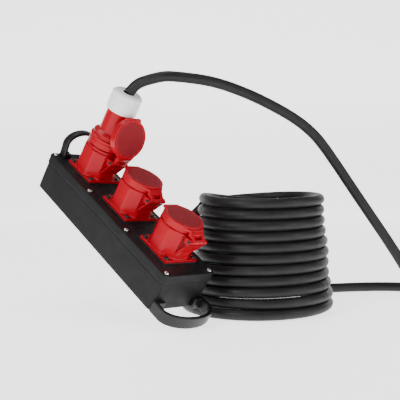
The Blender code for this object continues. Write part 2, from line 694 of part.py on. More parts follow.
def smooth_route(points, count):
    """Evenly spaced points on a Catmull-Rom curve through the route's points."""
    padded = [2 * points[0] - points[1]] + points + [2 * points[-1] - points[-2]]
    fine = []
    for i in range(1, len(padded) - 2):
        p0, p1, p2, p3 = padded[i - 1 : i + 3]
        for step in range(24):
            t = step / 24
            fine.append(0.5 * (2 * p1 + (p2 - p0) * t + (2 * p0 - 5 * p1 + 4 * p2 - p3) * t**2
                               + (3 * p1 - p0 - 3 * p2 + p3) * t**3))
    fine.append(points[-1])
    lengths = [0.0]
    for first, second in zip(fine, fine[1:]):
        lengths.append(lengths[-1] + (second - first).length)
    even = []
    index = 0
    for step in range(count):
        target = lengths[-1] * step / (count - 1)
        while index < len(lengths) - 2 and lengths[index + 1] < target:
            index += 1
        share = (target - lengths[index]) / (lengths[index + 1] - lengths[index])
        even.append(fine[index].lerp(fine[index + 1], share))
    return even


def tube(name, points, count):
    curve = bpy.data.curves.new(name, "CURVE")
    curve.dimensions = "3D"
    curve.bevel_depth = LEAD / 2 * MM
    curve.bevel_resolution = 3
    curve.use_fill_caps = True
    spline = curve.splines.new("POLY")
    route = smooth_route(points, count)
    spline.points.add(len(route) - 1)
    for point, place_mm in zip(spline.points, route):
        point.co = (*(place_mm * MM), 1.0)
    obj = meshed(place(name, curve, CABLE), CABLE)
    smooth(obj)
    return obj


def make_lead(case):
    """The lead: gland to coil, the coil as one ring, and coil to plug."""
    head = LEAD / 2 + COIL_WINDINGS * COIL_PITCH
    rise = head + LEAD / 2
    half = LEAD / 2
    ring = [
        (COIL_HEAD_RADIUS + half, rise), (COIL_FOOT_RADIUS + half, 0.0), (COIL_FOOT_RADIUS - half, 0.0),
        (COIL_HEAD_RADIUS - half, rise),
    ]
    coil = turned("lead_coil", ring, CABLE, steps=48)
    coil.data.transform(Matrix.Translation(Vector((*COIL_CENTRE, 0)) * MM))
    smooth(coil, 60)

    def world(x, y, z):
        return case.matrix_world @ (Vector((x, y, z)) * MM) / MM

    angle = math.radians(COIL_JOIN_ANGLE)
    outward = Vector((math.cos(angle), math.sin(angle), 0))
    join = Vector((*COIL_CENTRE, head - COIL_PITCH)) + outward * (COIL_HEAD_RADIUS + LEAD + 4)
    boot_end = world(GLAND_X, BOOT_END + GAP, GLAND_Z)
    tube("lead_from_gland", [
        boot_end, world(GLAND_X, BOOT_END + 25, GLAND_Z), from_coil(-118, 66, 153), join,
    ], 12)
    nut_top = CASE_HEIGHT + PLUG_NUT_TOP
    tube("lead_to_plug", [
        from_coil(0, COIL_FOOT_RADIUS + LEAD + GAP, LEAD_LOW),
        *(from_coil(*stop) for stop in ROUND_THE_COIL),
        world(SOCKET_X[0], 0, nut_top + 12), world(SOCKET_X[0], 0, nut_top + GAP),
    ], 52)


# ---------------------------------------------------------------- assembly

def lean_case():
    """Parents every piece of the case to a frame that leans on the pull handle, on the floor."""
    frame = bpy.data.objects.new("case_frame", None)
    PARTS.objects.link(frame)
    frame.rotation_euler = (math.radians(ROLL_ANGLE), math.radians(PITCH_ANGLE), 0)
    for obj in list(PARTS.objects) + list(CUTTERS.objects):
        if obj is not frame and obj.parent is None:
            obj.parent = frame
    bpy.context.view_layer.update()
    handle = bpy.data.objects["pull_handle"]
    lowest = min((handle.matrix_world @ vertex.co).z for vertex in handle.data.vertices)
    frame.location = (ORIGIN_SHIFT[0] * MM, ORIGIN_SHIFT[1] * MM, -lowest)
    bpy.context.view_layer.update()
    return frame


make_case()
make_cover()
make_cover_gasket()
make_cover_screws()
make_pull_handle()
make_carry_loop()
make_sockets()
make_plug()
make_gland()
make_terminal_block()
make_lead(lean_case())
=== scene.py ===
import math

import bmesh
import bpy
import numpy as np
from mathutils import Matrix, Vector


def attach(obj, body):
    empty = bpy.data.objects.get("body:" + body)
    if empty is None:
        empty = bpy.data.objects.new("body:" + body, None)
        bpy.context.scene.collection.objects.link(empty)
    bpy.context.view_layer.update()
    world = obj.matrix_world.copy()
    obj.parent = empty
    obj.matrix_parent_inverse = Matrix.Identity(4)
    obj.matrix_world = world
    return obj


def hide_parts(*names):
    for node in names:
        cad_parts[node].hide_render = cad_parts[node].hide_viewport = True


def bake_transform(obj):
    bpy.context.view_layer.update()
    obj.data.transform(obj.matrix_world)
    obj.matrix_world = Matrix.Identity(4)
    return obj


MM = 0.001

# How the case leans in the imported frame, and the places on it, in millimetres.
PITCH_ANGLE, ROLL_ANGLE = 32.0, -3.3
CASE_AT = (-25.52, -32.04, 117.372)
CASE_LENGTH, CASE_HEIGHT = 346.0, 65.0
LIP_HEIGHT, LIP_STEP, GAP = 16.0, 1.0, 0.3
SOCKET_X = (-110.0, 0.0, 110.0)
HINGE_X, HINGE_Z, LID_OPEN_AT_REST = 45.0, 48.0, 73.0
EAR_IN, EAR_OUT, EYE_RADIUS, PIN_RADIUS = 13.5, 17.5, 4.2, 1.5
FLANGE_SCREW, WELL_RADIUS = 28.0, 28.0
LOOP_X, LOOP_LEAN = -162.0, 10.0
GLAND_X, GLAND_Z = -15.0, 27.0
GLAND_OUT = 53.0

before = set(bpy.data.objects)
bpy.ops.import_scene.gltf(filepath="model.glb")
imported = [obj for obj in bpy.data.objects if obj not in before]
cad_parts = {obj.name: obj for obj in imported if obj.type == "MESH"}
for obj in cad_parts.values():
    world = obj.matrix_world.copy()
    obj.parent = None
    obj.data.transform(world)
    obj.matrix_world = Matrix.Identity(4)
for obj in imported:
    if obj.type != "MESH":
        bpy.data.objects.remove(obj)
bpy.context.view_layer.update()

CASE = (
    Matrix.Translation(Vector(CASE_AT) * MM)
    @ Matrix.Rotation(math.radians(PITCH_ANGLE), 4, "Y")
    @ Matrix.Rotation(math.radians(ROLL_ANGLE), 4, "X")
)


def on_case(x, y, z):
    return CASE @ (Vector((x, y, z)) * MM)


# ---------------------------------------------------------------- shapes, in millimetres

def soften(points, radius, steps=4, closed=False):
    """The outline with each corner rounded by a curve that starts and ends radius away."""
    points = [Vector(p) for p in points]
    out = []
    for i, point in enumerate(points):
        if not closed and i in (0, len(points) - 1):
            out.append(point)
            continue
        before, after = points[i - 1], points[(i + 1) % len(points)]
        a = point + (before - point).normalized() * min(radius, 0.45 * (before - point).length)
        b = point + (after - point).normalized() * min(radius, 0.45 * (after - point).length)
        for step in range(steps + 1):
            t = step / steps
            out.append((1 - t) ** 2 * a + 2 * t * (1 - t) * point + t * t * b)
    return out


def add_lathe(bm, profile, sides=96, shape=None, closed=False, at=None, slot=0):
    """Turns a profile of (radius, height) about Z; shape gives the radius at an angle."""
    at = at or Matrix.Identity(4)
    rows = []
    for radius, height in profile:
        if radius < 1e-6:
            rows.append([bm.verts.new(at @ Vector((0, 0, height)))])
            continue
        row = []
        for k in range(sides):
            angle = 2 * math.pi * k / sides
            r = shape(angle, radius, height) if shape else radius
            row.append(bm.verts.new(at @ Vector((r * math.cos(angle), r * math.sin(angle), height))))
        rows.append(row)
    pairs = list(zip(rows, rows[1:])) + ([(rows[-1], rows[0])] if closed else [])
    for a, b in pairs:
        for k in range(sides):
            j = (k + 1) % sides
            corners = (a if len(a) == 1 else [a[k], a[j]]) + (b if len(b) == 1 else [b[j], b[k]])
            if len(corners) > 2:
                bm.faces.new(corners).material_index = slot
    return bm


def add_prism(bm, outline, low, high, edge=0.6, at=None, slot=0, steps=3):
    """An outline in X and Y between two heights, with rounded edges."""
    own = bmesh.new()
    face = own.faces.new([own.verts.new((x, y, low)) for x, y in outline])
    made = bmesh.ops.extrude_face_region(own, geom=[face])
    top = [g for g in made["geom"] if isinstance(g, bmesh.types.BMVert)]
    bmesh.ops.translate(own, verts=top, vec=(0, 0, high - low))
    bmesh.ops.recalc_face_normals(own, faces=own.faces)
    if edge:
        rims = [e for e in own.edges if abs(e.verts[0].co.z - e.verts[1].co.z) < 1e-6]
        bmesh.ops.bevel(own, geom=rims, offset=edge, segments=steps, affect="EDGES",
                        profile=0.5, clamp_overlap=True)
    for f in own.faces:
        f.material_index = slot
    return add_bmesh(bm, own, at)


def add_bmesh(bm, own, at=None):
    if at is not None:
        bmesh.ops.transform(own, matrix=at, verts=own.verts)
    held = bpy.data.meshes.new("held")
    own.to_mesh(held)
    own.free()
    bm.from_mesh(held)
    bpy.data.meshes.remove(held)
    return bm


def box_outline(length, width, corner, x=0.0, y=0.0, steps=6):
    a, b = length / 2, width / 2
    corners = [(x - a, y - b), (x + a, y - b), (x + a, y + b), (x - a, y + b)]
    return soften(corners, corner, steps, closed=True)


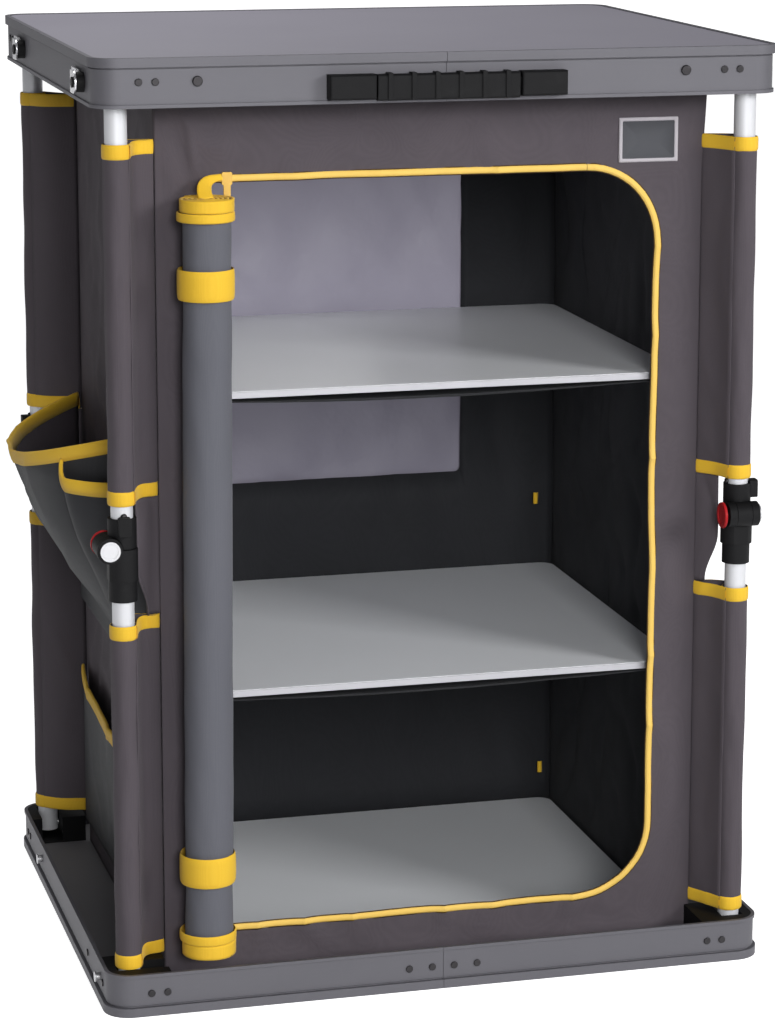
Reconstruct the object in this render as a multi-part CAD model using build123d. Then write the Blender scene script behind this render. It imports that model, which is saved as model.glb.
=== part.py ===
---
Taking the records above, retype every line from the one with "make_case()" down to the one with "for node in", exactly and with nothing else.

RESPONSE BELOW:
make_case()
make_cover()
make_cover_gasket()
make_cover_screws()
make_pull_handle()
make_carry_loop()
make_sockets()
make_plug()
make_gland()
make_terminal_block()
make_lead(lean_case())
=== scene.py ===
import math

import bmesh
import bpy
import numpy as np
from mathutils import Matrix, Vector


def attach(obj, body):
    empty = bpy.data.objects.get("body:" + body)
    if empty is None:
        empty = bpy.data.objects.new("body:" + body, None)
        bpy.context.scene.collection.objects.link(empty)
    bpy.context.view_layer.update()
    world = obj.matrix_world.copy()
    obj.parent = empty
    obj.matrix_parent_inverse = Matrix.Identity(4)
    obj.matrix_world = world
    return obj


def hide_parts(*names):
    for node in names:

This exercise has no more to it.